*Aim of the task*:
Extract each line where the string "More" shows up.

*Extracted entries*:

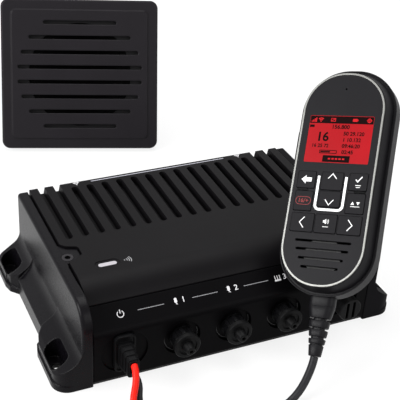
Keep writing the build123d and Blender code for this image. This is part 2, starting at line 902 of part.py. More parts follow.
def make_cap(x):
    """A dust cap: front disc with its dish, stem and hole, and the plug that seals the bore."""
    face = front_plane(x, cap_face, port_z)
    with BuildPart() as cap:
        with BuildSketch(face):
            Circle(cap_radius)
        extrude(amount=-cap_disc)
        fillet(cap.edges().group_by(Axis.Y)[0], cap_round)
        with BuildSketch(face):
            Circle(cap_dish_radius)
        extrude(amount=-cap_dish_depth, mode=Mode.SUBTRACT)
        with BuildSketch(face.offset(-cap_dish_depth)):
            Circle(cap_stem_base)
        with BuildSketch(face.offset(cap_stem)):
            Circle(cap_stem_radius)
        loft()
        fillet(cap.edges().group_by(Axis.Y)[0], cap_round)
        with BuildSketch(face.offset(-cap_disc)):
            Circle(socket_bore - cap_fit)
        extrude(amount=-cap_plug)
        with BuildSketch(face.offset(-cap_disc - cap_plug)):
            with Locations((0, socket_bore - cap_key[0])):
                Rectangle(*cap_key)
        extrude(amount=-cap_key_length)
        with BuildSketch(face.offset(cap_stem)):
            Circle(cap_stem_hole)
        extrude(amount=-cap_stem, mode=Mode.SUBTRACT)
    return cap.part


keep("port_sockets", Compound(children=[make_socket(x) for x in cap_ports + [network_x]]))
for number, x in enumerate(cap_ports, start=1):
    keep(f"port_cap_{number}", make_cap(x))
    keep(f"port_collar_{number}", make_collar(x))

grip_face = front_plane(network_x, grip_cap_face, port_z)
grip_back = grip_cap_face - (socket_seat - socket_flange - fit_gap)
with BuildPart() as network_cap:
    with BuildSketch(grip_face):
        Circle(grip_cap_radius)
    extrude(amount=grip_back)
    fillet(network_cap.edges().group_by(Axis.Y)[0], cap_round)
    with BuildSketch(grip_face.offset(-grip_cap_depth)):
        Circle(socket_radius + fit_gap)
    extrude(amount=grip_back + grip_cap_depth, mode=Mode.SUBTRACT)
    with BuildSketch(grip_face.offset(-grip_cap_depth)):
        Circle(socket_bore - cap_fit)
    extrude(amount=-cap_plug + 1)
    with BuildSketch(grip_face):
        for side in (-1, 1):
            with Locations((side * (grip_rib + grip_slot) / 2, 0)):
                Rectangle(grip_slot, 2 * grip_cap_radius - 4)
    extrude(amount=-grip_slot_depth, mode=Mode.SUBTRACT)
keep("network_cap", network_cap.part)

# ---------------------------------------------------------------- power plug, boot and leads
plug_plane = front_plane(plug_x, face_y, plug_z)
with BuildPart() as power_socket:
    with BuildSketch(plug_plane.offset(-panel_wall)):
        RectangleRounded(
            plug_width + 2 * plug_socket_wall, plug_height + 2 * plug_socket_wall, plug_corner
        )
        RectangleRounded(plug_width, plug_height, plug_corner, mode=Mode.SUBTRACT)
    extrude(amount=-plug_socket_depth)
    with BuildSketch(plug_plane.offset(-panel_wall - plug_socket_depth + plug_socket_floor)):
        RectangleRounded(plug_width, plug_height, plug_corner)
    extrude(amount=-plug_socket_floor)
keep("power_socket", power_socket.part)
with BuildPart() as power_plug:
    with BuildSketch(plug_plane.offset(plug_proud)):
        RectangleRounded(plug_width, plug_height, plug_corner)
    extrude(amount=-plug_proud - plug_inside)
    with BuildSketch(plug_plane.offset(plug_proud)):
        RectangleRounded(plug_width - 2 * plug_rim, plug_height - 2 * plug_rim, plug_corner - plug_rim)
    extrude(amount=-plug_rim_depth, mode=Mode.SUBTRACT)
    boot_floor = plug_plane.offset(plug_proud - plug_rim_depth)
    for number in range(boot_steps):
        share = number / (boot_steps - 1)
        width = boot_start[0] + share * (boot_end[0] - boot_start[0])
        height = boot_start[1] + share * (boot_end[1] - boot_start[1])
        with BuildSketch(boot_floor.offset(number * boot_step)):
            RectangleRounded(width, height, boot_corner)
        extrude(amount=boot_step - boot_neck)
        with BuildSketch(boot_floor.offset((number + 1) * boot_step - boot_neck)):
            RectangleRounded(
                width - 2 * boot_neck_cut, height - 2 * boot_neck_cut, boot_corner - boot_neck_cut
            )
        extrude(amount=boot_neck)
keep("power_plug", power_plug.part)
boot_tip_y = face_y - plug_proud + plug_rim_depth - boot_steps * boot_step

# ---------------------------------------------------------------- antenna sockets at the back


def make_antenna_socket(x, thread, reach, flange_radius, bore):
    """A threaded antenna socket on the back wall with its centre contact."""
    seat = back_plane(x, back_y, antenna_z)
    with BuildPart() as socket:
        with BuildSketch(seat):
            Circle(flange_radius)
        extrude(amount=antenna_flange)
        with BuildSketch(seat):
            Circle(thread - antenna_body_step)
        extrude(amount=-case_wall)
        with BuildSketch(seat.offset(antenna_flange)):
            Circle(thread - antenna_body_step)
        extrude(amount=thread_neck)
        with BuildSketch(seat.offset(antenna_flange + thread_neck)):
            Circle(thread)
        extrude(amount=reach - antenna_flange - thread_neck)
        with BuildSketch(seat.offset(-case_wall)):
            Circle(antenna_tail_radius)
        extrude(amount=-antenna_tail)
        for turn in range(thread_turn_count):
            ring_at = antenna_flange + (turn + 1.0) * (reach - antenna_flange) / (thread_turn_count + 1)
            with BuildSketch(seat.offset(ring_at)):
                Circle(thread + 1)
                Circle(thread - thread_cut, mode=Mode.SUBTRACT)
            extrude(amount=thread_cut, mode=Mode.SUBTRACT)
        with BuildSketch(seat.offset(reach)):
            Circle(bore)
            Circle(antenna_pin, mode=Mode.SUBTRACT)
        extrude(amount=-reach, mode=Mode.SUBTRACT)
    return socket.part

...

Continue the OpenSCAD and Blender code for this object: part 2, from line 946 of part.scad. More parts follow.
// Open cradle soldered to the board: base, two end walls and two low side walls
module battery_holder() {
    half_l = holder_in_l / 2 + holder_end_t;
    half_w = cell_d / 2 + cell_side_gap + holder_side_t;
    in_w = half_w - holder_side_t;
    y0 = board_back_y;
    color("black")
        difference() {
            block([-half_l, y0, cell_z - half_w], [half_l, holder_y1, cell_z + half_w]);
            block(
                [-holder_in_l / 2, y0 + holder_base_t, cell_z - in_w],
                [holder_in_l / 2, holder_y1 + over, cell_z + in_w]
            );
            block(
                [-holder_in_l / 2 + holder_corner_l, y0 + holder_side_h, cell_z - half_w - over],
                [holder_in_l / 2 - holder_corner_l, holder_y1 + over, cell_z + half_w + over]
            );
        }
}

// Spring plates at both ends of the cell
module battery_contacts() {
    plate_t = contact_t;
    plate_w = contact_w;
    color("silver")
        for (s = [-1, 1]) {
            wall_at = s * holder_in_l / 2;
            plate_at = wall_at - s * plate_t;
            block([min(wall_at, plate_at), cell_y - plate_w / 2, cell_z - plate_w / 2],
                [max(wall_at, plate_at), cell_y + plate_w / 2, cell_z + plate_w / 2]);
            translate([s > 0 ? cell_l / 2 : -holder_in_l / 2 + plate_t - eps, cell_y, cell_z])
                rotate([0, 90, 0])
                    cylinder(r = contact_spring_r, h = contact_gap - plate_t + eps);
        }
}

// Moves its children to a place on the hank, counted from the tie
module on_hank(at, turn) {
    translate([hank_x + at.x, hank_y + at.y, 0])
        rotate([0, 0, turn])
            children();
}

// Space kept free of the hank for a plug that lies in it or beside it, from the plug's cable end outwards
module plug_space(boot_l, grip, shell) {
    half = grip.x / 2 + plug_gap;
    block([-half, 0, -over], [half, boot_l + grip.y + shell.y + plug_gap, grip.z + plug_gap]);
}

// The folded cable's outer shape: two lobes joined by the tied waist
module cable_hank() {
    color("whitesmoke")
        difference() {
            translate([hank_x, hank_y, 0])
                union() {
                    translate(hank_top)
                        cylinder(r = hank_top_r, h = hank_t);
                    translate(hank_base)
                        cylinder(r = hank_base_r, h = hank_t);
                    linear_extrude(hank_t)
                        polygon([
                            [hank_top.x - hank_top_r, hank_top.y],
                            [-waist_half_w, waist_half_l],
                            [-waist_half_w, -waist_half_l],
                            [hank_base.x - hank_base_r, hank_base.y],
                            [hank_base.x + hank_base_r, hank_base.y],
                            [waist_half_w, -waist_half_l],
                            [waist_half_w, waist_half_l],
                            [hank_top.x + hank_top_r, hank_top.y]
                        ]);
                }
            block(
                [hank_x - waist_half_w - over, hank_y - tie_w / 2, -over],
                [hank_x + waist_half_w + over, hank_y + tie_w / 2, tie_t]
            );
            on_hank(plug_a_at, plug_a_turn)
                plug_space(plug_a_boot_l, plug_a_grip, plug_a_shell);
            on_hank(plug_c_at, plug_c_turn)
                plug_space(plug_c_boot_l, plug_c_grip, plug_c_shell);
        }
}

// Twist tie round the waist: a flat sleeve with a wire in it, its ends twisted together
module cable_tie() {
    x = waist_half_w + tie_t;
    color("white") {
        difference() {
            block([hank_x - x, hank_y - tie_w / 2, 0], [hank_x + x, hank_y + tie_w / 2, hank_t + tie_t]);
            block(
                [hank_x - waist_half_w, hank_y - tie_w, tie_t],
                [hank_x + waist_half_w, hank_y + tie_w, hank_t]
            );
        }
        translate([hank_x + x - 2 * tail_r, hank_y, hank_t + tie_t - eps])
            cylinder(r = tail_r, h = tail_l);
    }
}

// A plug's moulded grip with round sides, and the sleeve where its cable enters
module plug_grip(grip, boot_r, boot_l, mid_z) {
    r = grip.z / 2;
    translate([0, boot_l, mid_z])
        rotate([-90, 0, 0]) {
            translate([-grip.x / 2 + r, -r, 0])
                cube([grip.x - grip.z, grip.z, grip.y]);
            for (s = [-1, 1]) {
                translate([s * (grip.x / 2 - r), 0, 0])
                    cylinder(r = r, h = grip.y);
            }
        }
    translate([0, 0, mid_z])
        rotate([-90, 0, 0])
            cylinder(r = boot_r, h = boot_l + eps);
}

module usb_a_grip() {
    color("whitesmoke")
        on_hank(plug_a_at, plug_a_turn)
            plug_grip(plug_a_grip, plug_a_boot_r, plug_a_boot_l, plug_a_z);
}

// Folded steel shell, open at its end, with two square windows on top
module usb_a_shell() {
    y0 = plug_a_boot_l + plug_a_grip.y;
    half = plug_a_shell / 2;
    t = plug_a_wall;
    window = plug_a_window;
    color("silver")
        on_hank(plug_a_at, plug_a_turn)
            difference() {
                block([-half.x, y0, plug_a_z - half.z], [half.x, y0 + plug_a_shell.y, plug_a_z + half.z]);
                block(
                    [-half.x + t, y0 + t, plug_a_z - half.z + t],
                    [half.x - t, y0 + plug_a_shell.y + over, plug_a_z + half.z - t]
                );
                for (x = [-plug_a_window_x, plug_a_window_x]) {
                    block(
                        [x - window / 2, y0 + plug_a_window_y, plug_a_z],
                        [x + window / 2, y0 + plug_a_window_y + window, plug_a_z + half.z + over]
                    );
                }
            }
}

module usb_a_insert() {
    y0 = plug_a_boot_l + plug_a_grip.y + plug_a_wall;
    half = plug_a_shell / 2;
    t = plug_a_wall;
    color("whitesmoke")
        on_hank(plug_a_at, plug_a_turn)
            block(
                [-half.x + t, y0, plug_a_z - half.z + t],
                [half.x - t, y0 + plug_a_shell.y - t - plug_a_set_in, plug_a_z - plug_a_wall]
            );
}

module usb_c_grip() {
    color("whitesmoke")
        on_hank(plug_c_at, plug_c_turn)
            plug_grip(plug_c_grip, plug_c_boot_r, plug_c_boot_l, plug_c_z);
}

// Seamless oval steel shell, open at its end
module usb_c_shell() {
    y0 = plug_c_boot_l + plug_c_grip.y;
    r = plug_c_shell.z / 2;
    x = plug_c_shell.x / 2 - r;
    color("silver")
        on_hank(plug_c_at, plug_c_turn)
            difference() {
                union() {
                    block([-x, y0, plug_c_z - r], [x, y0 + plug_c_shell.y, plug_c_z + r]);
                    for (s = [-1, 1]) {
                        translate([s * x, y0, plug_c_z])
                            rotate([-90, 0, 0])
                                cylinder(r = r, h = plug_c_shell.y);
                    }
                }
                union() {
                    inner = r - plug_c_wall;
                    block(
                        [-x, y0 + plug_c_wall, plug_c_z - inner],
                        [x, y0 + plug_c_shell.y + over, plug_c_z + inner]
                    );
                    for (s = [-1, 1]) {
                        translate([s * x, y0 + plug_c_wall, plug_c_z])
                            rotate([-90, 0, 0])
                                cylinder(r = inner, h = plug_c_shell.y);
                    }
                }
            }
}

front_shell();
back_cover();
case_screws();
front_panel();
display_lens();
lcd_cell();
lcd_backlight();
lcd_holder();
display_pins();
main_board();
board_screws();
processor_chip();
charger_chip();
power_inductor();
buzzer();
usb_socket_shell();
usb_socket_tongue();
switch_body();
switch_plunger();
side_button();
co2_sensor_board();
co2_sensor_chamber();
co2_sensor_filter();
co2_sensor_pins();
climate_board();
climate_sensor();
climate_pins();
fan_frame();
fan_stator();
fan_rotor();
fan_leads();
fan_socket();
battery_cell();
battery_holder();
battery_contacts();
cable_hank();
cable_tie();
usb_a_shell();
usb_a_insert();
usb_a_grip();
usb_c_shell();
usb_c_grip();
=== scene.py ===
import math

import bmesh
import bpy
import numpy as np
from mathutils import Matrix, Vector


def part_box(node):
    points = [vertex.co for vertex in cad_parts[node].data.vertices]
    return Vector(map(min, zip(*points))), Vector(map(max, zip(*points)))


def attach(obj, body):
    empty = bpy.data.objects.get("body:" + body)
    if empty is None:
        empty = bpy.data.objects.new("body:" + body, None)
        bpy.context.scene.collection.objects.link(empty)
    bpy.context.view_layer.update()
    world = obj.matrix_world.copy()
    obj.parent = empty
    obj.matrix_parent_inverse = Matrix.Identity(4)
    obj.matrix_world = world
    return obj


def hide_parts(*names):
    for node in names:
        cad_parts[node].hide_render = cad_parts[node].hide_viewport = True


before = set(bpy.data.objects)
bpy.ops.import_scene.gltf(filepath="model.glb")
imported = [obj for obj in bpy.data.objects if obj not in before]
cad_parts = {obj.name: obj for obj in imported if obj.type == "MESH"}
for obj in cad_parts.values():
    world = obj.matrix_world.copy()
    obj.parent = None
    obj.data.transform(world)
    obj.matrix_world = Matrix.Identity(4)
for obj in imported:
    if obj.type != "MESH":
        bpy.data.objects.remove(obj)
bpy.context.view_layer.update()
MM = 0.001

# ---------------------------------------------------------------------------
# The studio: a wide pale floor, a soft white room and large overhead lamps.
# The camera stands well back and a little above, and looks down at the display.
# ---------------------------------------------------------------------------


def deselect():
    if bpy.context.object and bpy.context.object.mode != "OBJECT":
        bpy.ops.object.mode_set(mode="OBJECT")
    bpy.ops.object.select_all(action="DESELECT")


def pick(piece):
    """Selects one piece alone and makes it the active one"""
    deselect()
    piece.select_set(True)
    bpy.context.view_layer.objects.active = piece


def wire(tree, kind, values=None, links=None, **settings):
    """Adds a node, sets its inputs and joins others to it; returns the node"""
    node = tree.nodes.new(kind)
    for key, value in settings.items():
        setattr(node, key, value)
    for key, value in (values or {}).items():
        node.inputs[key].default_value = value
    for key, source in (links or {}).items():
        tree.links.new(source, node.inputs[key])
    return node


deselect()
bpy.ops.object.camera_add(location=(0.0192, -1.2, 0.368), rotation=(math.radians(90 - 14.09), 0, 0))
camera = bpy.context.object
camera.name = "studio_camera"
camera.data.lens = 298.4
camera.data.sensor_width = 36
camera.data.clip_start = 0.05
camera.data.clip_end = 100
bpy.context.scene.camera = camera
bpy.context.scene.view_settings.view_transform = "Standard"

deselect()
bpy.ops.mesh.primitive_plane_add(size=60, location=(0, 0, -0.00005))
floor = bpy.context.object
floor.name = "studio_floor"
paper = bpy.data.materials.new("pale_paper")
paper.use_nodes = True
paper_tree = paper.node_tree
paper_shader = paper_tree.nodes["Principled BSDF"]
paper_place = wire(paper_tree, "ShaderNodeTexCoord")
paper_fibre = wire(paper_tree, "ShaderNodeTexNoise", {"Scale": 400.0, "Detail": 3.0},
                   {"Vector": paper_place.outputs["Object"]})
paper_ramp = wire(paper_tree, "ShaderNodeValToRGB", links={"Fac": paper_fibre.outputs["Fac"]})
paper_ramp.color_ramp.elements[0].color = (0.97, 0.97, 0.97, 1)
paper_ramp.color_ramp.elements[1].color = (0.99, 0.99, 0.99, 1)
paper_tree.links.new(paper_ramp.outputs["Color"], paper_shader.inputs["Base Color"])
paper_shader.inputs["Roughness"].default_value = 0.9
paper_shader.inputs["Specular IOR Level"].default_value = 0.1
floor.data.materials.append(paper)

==

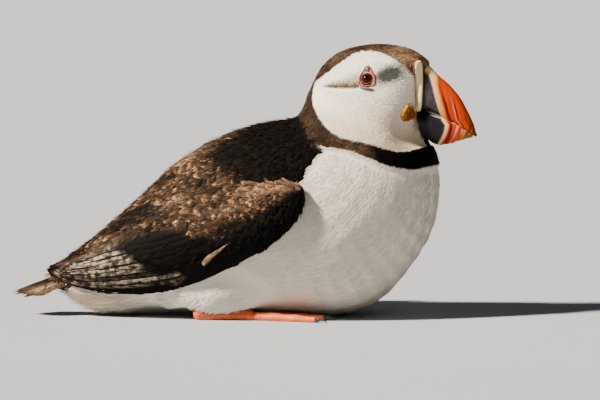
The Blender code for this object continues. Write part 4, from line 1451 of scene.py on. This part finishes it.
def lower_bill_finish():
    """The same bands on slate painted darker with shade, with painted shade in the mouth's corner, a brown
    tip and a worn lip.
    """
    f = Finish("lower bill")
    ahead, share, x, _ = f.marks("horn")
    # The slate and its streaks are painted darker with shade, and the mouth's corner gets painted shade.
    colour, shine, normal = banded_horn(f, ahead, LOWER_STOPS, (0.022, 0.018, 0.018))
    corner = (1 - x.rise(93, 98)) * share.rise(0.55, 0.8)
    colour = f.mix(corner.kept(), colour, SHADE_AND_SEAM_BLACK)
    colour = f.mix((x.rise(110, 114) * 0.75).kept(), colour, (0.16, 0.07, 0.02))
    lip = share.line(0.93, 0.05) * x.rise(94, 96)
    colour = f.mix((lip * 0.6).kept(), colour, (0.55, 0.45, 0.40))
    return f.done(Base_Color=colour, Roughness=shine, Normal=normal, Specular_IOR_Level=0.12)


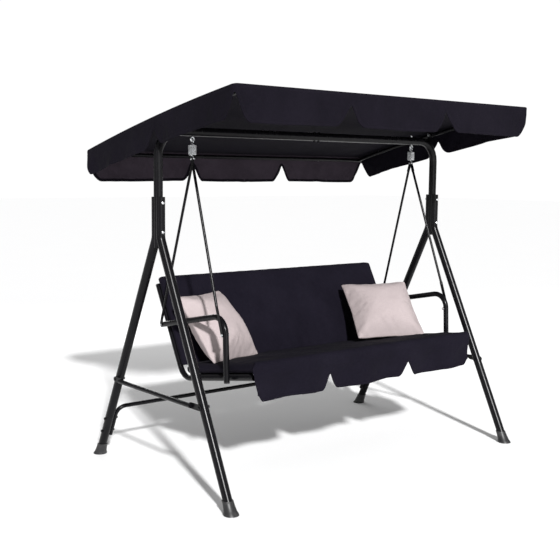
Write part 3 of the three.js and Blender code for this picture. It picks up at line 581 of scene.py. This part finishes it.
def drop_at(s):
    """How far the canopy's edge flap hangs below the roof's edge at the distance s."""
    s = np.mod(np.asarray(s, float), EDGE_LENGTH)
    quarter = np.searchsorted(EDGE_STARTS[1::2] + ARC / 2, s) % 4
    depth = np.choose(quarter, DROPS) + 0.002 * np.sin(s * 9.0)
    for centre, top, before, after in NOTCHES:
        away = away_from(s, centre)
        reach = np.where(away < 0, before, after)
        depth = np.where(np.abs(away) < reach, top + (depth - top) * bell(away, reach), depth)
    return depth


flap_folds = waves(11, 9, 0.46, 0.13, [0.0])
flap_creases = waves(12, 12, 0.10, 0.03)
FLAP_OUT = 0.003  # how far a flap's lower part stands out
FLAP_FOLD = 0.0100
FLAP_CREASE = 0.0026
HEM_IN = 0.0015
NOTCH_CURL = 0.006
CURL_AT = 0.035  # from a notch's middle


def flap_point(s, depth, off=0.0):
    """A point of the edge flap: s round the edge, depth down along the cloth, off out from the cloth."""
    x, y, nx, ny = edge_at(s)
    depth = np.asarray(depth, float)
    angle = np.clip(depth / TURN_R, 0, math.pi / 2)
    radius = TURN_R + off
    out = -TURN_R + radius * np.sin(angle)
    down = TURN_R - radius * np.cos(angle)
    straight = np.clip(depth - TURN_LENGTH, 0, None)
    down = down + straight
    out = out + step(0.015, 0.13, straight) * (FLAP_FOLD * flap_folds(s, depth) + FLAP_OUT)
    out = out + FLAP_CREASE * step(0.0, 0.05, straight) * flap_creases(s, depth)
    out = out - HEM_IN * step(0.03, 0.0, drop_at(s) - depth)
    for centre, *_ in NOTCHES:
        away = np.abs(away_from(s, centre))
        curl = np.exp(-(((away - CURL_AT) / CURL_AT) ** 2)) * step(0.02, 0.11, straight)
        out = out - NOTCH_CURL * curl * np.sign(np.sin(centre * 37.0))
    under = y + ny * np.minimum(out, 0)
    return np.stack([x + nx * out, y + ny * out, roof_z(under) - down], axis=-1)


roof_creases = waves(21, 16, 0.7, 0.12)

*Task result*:
Keep writing the build123d and Blender code for this image. This is part 2, starting at line 902 of part.py. More parts follow.
Continue the OpenSCAD and Blender code for this object: part 2, from line 946 of part.scad. More parts follow.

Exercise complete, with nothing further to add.